> _Aim of the task_
Print again only this span: the line with "circuit_board();", the line with "for corner in", and all lines between them, exactly as given.

> _Provided data_
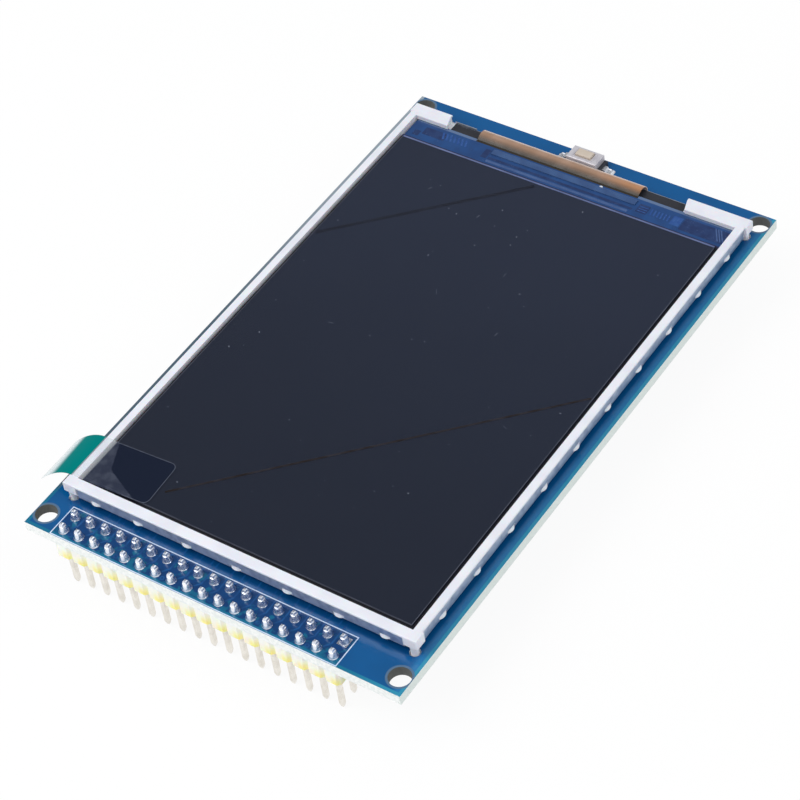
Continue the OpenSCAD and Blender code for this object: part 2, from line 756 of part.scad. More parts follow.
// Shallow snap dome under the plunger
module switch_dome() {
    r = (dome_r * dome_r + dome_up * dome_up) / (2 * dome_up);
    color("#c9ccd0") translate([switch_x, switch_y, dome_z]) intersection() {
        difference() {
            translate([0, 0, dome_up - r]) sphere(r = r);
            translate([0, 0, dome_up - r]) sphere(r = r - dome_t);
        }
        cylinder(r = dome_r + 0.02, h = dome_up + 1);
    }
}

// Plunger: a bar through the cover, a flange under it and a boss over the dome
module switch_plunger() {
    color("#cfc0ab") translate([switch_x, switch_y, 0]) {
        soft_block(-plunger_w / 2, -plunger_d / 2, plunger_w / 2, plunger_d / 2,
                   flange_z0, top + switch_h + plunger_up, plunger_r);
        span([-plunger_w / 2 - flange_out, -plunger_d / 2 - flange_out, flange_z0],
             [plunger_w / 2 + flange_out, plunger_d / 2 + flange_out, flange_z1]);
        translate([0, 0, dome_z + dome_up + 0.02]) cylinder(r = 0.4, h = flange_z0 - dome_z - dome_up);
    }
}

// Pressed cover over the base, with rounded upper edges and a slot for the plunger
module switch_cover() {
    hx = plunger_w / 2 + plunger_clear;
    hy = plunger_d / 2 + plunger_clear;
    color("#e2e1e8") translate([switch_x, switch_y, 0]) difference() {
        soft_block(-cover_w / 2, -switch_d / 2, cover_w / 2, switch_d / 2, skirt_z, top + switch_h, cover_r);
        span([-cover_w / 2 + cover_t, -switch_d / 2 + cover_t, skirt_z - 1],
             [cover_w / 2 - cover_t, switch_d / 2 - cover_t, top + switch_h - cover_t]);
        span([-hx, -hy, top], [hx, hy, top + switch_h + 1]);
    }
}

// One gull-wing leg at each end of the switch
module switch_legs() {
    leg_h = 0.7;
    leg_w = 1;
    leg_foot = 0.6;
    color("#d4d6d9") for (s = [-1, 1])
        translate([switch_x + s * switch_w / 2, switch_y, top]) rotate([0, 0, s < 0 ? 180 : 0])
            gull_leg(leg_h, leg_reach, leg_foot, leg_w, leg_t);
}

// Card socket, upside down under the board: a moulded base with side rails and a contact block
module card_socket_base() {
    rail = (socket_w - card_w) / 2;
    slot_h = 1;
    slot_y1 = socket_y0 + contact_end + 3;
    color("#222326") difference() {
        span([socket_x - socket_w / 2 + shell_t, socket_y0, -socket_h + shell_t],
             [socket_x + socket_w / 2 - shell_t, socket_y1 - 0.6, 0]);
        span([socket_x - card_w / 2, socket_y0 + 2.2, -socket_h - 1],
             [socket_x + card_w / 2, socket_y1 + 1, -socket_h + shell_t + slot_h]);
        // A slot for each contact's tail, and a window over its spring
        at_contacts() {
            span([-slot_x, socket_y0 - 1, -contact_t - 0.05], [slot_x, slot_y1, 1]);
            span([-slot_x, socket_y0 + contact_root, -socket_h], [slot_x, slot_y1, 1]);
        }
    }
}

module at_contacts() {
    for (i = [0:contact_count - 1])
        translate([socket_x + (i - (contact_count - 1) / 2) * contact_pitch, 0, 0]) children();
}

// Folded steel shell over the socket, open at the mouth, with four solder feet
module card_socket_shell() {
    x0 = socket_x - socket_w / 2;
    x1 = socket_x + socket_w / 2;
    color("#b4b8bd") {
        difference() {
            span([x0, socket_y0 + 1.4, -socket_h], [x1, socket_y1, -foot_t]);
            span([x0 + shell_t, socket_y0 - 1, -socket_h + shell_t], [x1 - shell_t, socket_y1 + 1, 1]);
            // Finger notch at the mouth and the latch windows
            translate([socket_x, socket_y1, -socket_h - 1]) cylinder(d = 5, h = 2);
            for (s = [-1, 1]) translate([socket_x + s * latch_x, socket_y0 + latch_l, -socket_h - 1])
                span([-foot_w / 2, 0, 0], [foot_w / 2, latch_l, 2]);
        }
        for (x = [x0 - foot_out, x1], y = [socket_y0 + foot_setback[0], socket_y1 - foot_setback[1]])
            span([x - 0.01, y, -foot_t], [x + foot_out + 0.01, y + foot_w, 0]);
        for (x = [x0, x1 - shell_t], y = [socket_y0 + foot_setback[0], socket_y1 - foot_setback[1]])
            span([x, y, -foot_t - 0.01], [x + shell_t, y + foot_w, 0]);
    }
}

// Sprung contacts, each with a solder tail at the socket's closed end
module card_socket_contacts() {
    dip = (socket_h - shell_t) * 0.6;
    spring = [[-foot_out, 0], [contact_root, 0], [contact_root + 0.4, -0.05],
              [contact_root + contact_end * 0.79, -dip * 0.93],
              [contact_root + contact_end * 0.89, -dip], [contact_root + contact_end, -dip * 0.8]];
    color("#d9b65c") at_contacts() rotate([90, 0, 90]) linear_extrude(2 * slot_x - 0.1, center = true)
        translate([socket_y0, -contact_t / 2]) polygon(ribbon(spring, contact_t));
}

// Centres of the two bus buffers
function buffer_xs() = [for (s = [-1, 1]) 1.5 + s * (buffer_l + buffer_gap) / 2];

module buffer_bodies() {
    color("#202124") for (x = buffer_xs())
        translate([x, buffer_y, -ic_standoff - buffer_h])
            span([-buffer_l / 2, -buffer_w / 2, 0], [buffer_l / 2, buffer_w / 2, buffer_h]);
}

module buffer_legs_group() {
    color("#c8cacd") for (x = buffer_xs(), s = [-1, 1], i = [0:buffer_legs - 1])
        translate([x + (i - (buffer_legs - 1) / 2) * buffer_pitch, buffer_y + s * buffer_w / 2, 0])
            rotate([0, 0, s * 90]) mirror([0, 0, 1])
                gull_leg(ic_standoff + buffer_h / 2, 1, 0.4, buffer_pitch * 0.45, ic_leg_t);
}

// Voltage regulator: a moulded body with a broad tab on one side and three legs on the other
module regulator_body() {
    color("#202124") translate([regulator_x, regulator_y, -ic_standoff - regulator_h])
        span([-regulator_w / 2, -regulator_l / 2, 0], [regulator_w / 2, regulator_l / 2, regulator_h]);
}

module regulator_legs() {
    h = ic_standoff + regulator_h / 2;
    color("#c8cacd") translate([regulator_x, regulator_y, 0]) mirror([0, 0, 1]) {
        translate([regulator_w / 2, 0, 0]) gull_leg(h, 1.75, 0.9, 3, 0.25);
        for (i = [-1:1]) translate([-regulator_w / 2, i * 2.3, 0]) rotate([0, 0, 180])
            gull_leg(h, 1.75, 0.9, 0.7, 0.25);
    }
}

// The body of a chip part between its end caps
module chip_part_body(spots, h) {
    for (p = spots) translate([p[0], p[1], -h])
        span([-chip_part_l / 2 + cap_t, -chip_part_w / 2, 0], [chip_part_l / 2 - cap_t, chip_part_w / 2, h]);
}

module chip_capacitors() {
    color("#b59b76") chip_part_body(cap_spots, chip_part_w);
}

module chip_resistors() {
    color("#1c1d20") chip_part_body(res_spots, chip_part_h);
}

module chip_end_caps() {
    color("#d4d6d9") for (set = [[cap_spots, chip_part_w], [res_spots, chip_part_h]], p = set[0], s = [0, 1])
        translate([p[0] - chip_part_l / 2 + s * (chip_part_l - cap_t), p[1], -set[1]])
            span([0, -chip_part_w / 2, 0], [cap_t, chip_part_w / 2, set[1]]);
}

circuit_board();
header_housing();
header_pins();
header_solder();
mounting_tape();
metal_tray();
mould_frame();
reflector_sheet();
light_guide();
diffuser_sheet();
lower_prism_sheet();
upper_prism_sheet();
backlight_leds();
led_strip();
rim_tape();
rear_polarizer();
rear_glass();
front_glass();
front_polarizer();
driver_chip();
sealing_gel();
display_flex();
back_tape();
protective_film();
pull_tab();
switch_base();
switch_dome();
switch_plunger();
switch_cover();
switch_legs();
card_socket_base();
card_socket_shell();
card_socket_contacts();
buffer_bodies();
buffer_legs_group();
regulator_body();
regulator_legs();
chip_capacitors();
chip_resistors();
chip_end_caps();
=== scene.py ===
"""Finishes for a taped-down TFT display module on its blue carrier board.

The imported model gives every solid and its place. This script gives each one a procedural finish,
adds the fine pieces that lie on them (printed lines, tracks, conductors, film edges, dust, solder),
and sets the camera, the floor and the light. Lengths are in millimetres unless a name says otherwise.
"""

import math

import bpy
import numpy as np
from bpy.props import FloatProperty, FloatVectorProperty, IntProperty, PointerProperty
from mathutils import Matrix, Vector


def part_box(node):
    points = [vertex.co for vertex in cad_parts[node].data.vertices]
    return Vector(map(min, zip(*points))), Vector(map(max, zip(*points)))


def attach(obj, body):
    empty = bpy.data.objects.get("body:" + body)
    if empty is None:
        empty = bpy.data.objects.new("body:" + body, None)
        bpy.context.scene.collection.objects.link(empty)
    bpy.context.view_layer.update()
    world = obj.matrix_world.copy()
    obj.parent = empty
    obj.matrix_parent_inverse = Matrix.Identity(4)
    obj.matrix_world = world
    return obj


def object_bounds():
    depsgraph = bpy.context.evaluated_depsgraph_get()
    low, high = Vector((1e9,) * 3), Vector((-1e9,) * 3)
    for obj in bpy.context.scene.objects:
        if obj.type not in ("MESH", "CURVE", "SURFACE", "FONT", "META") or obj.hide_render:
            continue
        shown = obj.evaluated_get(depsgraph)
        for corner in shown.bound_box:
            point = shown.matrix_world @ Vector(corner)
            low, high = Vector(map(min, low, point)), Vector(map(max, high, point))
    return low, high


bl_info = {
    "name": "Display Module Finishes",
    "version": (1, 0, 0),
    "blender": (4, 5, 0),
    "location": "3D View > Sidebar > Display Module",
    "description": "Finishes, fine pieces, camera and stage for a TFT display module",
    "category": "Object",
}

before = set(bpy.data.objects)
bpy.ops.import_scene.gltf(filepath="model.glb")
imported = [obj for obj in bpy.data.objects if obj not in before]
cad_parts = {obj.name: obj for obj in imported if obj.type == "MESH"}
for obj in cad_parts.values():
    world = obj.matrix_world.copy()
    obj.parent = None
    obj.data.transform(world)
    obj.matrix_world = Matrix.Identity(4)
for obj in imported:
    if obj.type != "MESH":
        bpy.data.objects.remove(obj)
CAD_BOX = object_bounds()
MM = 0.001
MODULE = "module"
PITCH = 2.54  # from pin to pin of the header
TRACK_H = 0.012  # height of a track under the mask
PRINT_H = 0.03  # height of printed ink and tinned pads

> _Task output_
circuit_board();
header_housing();
header_pins();
header_solder();
mounting_tape();
metal_tray();
mould_frame();
reflector_sheet();
light_guide();
diffuser_sheet();
lower_prism_sheet();
upper_prism_sheet();
backlight_leds();
led_strip();
rim_tape();
rear_polarizer();
rear_glass();
front_glass();
front_polarizer();
driver_chip();
sealing_gel();
display_flex();
back_tape();
protective_film();
pull_tab();
switch_base();
switch_dome();
switch_plunger();
switch_cover();
switch_legs();
card_socket_base();
card_socket_shell();
card_socket_contacts();
buffer_bodies();
buffer_legs_group();
regulator_body();
regulator_legs();
chip_capacitors();
chip_resistors();
chip_end_caps();
=== scene.py ===
"""Finishes for a taped-down TFT display module on its blue carrier board.

The imported model gives every solid and its place. This script gives each one a procedural finish,
adds the fine pieces that lie on them (printed lines, tracks, conductors, film edges, dust, solder),
and sets the camera, the floor and the light. Lengths are in millimetres unless a name says otherwise.
"""

import math

import bpy
import numpy as np
from bpy.props import FloatProperty, FloatVectorProperty, IntProperty, PointerProperty
from mathutils import Matrix, Vector


def part_box(node):
    points = [vertex.co for vertex in cad_parts[node].data.vertices]
    return Vector(map(min, zip(*points))), Vector(map(max, zip(*points)))


def attach(obj, body):
    empty = bpy.data.objects.get("body:" + body)
    if empty is None:
        empty = bpy.data.objects.new("body:" + body, None)
        bpy.context.scene.collection.objects.link(empty)
    bpy.context.view_layer.update()
    world = obj.matrix_world.copy()
    obj.parent = empty
    obj.matrix_parent_inverse = Matrix.Identity(4)
    obj.matrix_world = world
    return obj


def object_bounds():
    depsgraph = bpy.context.evaluated_depsgraph_get()
    low, high = Vector((1e9,) * 3), Vector((-1e9,) * 3)
    for obj in bpy.context.scene.objects:
        if obj.type not in ("MESH", "CURVE", "SURFACE", "FONT", "META") or obj.hide_render:
            continue
        shown = obj.evaluated_get(depsgraph)
        for corner in shown.bound_box:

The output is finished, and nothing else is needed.